Josef Maria Auchentaller – Links: Titelblatt von „Ver sacrum“ unter Verwendung des Motivs vom Plakat für die 7. Ausstellung der Secession, 1900 / Rechts: Titelblatt von „Ver sacrum“, 1901

Für die 14. Ausstellung der Secession im Jahr 1902, die der Auseinandersetzung mit dem Schaffen Ludwig van Beethovens gewidmet war, gestaltete nicht nur Gustav Klimt einen Beethoven-Fries, sondern auch Josef Maria Auchentaller sorgte für eine Wandgestaltung zum Thema „Freude, schöner Götterfunke!“. Gerade diese Arbeit Auchentallers, die sein Hauptwerk werden sollte, ist nicht nur nicht erhalten geblieben, sondern bescherte dem Künstler auch ernste wirtschaftliche Probleme. Angesichts dieser Situation ergriff seine Frau Emma die Initiative, ließ ein Hotel in Grado an der damaligen österreichischen Riviera errichten und wurde damit zu einer Pionierin des oberadriatischen Fremdenverkehrs. Die Familie Auchentaller übersiedelte nach Grado, was ihr eine dauerhafte ökonomische Grundlage sicherte, den Künstler jedoch nicht nur geografisch, sondern auch karrieremäßig zu einer Randerscheinung werden ließ.

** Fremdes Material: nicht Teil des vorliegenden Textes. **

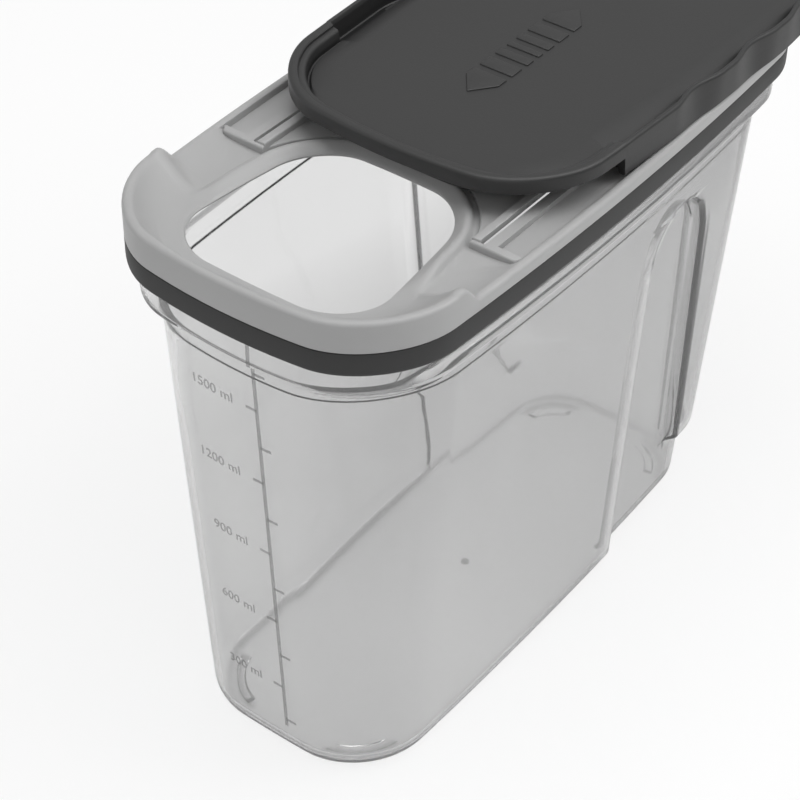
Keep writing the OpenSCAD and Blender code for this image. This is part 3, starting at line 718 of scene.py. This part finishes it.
def cover_seal_shell():
    outer, inner = POUR_SEAL_OUTER, POUR_SEAL_INNER
    bottom, top = RIM_TOP + SLIDE_CLEARANCE + FIT_GAP, COVER_BOTTOM - CARRIER_ROOF
    return sweep([
        (outer - 0.6, bottom), (outer - 0.15, bottom + 0.15), (outer, bottom + 0.6), (outer, top),
        (inner, top), (inner, bottom + 0.6), (inner + 0.15, bottom + 0.15), (inner + 0.6, bottom)],
        opening_ring)


# ---- Node trees ----

def operator_pair(operation):
    """An operator for wires and its reflected form. Each use of them adds one Math node."""
    def forward(wire, other):
        return wire.math(operation, wire, other)

    def reflected(wire, other):
        return wire.math(operation, other, wire)

    return forward, reflected


class Wire:
    """An output socket. Arithmetic on it adds Math nodes to its tree."""

    def __init__(self, tree, socket):
        self.tree = tree
        self.socket = socket

    def math(self, operation, *values):
        return self.tree.node("ShaderNodeMath", {"operation": operation}, dict(enumerate(values))).out(0)

    def __abs__(self):
        return self.math("ABSOLUTE", self)

    __add__, __radd__ = operator_pair("ADD")
    __sub__, __rsub__ = operator_pair("SUBTRACT")
    __mul__, __rmul__ = operator_pair("MULTIPLY")
    __truediv__, __rtruediv__ = operator_pair("DIVIDE")
    __pow__, __rpow__ = operator_pair("POWER")
    __mod__, __rmod__ = operator_pair("FLOORED_MODULO")


class Made:
    """A node that has been made, whose outputs are read as wires."""

    def __init__(self, tree, made):
        self.tree = tree
        self.made = made

    def out(self, key):
        return Wire(self.tree, self.made.outputs[key])


class Tree:
    """A shader or geometry node tree."""

    def __init__(self, nodes):
        self.nodes = nodes

    def node(self, kind, settings=None, inputs=None):
        """Makes a node. Its settings are set first, then its sockets get their values or links."""
        made = self.nodes.nodes.new(kind)
        for name, value in (settings or {}).items():
            setattr(made, name, value)
        for key, value in (inputs or {}).items():
            self.feed(made.inputs[key], value)
        return Made(self, made)

    def feed(self, socket, value):
        if isinstance(value, Wire):
            self.nodes.links.new(value.socket, socket)
        else:
            socket.default_value = value

    def place(self):
        return self.node("ShaderNodeTexCoord").out("Object")

    def vector(self, x, y, z):
        return self.node("ShaderNodeCombineXYZ", {}, {0: x, 1: y, 2: z}).out(0)

    def axes(self, vector):
        made = self.node("ShaderNodeSeparateXYZ", {}, {0: vector})
        return made.out(0), made.out(1), made.out(2)

    def blend(self, share, first, second):
        """A mix of two shaders."""
        return self.node("ShaderNodeMixShader", {}, {0: share, 1: first, 2: second}).out(0)

    def noise(self, scale, detail=3, stretch=(1, 1, 1)):
        where = self.node("ShaderNodeMapping", {}, {"Vector": self.place(), "Scale": stretch}).out("Vector")
        return self.node("ShaderNodeTexNoise", {}, {
            "Vector": where, "Scale": scale, "Detail": detail}).out("Fac")

    def bump(self, height, strength, distance):
        return self.node("ShaderNodeBump", {}, {
            "Height": height, "Strength": strength, "Distance": distance}).out("Normal")

    def tone(self, low, high, share):
        """A colour between two greys."""
        return self.node("ShaderNodeMix", {"data_type": "RGBA"}, {
            0: share, 6: (low, low, low, 1), 7: (high, high, high, 1)}).out(2)


def finish(name):
    material = bpy.data.materials.new(name)
    material.use_nodes = True
    material.node_tree.nodes.clear()
    return material, Tree(material.node_tree)


def surface(tree, shader):
    tree.node("ShaderNodeOutputMaterial", {}, {"Surface": shader})


def plastic(tree, inputs):
    return tree.node("ShaderNodeBsdfPrincipled", {}, inputs).out("BSDF")


def clear_wall_finish():
    """Clear plastic with a grey cast and a little haze. It bends light, and its shadow is pale."""
    material, tree = finish("clear_wall")
    cloud = tree.noise(14, 3, (1, 1, 0.6))
    grain = tree.noise(160, 2)
    body = plastic(tree, {
        "Base Color": tree.tone(0.80, 0.85, cloud),
        "Roughness": 0.012 + cloud * 0.02,
        "Normal": tree.bump(grain, 0.02, 0.0003),
        "Transmission Weight": 0.94,
        "IOR": 1.46})
    lit = tree.node("ShaderNodeBsdfTransparent", {}, {"Color": (0.86, 0.86, 0.86, 1)}).out(0)
    surface(tree, tree.blend(tree.node("ShaderNodeLightPath").out("Is Shadow Ray"), body, lit))
    return material


def frosted_finish():
    """Pale milky plastic with a satin face."""
    material, tree = finish("frosted_plastic")
    cloud = tree.noise(30)
    grain = tree.noise(1800, 2)
    surface(tree, plastic(tree, {
        "Base Color": tree.tone(0.34, 0.38, cloud),
        "Roughness": 0.38 + cloud * 0.08,
        "Normal": tree.bump(grain, 0.08, 0.0002),
        "IOR": 1.49,
        "Subsurface Weight": 0.12,
        "Subsurface Radius": (0.004, 0.004, 0.004),
        "Subsurface Scale": 1.0}))
    return material


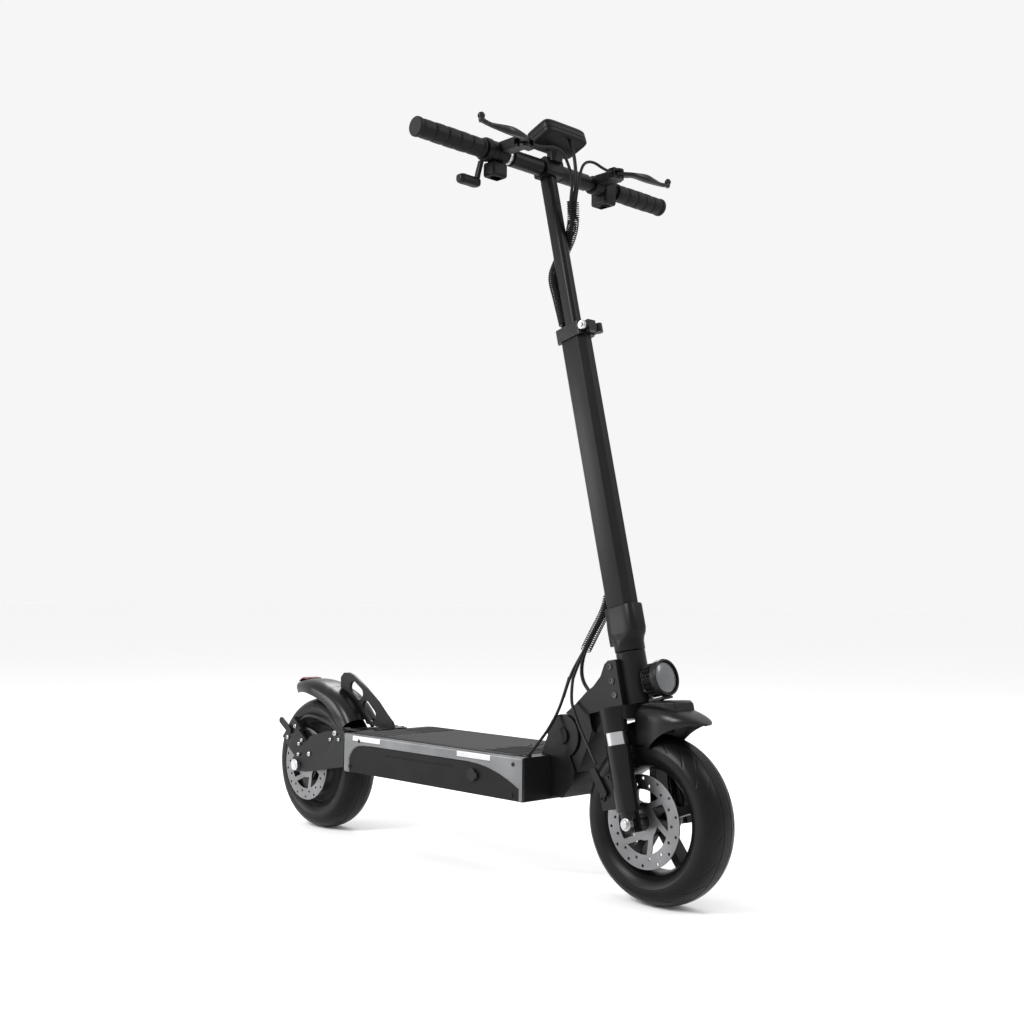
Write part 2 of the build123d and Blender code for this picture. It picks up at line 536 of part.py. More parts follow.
def throttle():
    """A drum clamped on the bar and the ring that turns beside it, with a paddle for the thumb."""
    bar = rod_y(BAR_X, BAR_Z, BAR_R, -BAR_HALF, BAR_HALF)
    drum = rod_y(BAR_X, BAR_Z, 18, -139, -128.5) + rod_y(BAR_X, BAR_Z, 15, -152, -128.5)
    drum += fillet(box(BAR_X - 15, BAR_X + 12, -139, -106, BAR_Z - 42, BAR_Z - 17).edges(), 5)
    save("throttle_body", drum - bar)
    ring = rod_y(BAR_X, BAR_Z, 19, -150.5, -139.6) - rod_y(BAR_X, BAR_Z, 15.3, -160, -130)
    arm = arm_xz([(BAR_X - 11, BAR_Z - 19), (BAR_X - 16, BAR_Z - 47)], [9], -150.5, -142)
    paddle = box(BAR_X - 27, BAR_X - 9, -188, -145, BAR_Z - 60, BAR_Z - 44)
    save("throttle_paddle", ring + arm + fillet(paddle.edges(), 5))


def switches():
    """The pod on the left of the bar, with the horn button and the light switch on its rear face."""
    pod = fillet(box(BAR_X - 24, BAR_X + 14, 129, 158, BAR_Z - 30, BAR_Z + 15).edges(), 5)
    pod -= rod_y(BAR_X, BAR_Z, BAR_R, -BAR_HALF, BAR_HALF)
    for name, z in (("horn_button", BAR_Z - 19), ("light_switch", BAR_Z - 1)):
        pod -= box(BAR_X - 30, BAR_X - 18, 138, 149, z - 5.2, z + 5.2)
        button = box(BAR_X - 26.5, BAR_X - 20, 138.4, 148.6, z - 4.8, z + 4.8)
        save(name, fillet(button.edges().filter_by(Axis.X), 2))
    save("switch_pod", pod)


def display():
    """The display case on its foot above the bar, tilted back, with the power button in one corner."""
    tilt = Pos(203, 0, 1236.5) * Rot(0, -20, 0)
    case = fillet(Box(57, 98, 26).edges().filter_by(Axis.Z), 8)
    case = fillet(case.faces().sort_by(Axis.Z)[-1].edges(), 4)
    foot = box(190, 206, -14, 14, BAR_Z + 14.8, 1234)
    body = tilt * case + foot - tilt * rod_z(-20, -34, 5.5, 1, 16)
    body -= steer(box(-40, 40, -60, 60, BAR_S - 60, BAR_S + 16))
    save("display_case", body)
    save("power_button", tilt * rod_z(-20, -34, 5.1, 4.4, 13))


# Cables
def wrap(order):
    """Points from ahead of the stem tube, round its left side, down its back and through the lower stem.

    Three cables run side by side: order 1 starts furthest left and ends furthest right."""
    left = -6 * order
    turns = [(41, 5 + 6 * order, 1014), (30, 11 + 6 * order, 987 + 6 * order), (13, 17.5, 967 + 11 * order)]
    turns += [(-6, 18, 948 + 11 * order), (-21, 12 - order, 927 + 11 * order)]
    turns += [(-26, left + 1.5, 900 + 9 * order), (-23, left + 0.5, 860)]
    turns += [(CHANNEL_U - 0.5, left, 812), (CHANNEL_U + 0.4, left, 750), (CHANNEL_U, left, 688)]
    turns += [(CHANNEL_U + 0.4, left, 626), (CHANNEL_U, left, 564), (CHANNEL_U + 0.4, left, 502)]
    turns += [(CHANNEL_U, left, 442), (CHANNEL_U + 0.4, left, 404), (CHANNEL_U - 0.5, left, 376)]
    turns += [(-25, left, 350), (-38 + 2 * order, left, 329)]
    return [stem_point(*turn) for turn in turns]


def cables():
    lever_x = PIVOT_X + 1
    front = [(lever_x, 96, PIVOT_Z), (lever_x, 78, PIVOT_Z), (234, 56, PIVOT_Z + 12), (232, 34, PIVOT_Z + 4)]
    front += [(236, 20, 1165)] + wrap(1)
    front += [(296, -7, 401), (275, -10, 364), (268, -20, 331), (278, -36, 303), (298, -48, 278)]
    front += [(320, -56, 254), (342, -62, 230), (360, -65, 208)]
    cable("front_brake_cable", front, CABLE_R)
    rear = [(lever_x, -96, PIVOT_Z), (lever_x, -78, PIVOT_Z), (246, -56, PIVOT_Z + 6), (250, -34, PIVOT_Z + 2)]
    rear += [(250, -20, 1177), (248, -7, 1152)] + wrap(-1)
    rear += [(289, 7, 403), (263, 3, 366), (249, -9, 331), (251, -24, 300), (253, -42, 272)]
    rear += [(248, -59, 246), (236, -73, 222), (225, -80, 205), (210, -83, 193), (170, -84, 188)]
    rear += [(110, -83.6, 188.4), (50, -84, 188), (-10, -83.6, 188.4), (-70, -84, 188), (-130, -83.6, 188.4)]
    rear += [(-190, -84, 188), (-248, -84, 189.5), (-300, -82, 214), (-350, -80, 226), (-396, -72, 226)]
    rear += [(-430, -60, 218), (-449, -54, 211)]
    cable("rear_brake_cable", rear, CABLE_R)
    loom = [(226, 8, 1229.6), (231, 8, 1218), (238, 7, 1196), (243, 5, 1172), (245, 4, 1148)] + wrap(0)
    loom += [(296, 0, 406), (273, 1, 373), (264, 3, 345), (268, 3, 325), (284, 2, 311)]
    cable("wiring_loom", loom, LOOM_R)


deck()
charge_cap()
lug()
fold_lever()
neck()
headlight()
crown()
stem()
front_fender()
fork_lowers()
tyre("front_tyre", AXLE_X)
tyre("rear_tyre", -AXLE_X)
front_rim()
rear_hub()
rotor("front_rotor", AXLE_X, FRONT_ROTOR_Y)
rotor("rear_rotor", -AXLE_X, REAR_ROTOR_Y)
front_caliper()
rear_caliper()
rear_frame()
rear_fender()
kickstand()
cockpit()
brakes()
throttle()
switches()
display()
cables()
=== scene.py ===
"""Looks of the electric kick scooter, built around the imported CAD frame. Metres; +X forward, +Y left, +Z up."""
import math
import json
import bpy
import bmesh
import numpy as np
from mathutils import Matrix, Vector


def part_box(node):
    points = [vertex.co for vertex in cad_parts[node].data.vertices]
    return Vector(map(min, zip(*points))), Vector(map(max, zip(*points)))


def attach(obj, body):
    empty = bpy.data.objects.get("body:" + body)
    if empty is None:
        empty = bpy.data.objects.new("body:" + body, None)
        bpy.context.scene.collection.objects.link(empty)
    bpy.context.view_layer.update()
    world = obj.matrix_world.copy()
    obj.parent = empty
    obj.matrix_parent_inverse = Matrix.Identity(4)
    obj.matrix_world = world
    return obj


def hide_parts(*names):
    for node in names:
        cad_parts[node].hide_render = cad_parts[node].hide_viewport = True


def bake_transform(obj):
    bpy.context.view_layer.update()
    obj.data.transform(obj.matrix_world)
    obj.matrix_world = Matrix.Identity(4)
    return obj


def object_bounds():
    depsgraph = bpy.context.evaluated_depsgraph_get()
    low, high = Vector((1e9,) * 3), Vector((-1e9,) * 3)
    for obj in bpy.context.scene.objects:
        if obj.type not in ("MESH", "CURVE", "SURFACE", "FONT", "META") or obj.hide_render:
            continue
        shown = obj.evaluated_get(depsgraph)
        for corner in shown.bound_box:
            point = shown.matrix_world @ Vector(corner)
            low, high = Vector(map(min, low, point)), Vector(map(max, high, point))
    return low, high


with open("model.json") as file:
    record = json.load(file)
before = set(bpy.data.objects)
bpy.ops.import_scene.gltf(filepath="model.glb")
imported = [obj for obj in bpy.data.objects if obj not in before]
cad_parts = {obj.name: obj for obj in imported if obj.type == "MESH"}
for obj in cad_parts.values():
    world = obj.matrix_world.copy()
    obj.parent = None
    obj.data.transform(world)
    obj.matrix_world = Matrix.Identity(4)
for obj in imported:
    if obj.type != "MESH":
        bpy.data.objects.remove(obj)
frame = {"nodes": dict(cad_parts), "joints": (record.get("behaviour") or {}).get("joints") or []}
cad_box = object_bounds()
JOINTS = {joint["name"]: joint for joint in frame["joints"]}
NODES = frame["nodes"]
MM = 0.001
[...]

Josef Maria Auchentaller, Plakat, 1906

In dieser Zeit gelang Auchentaller allerdings auch sein bis heute populär gebliebenes Grado-Plakat aus dem Jahr 1906, das zu einer häufig publizierten Ikone der frühen Tourismuswerbung wurde.

Am 31. Dezember 1949 verstarb Josef Maria Auchentaller – von Österreich und der Kunstwelt nahezu vergessen – in Grado. Erst in den letzten Jahren wurden sein Leben und Werk wiederentdeckt, so etwa durch eine repräsentative, in Gorizia, Bozen und dann im Wiener Leopold Museum gezeigte Ausstellung (2008/2009) oder auch den von Auchentallers Biografie inspirierten Roman „Das Geisterschiff“ (2013) von Egyd Gstättner.

Literatur
Festi, Roberto (Hrsg): Josef Maria Auchentaller (1865–1949). Ein Künstler der Wiener Secession. Un secessionista ai confini dell’Impero, Trento 2008.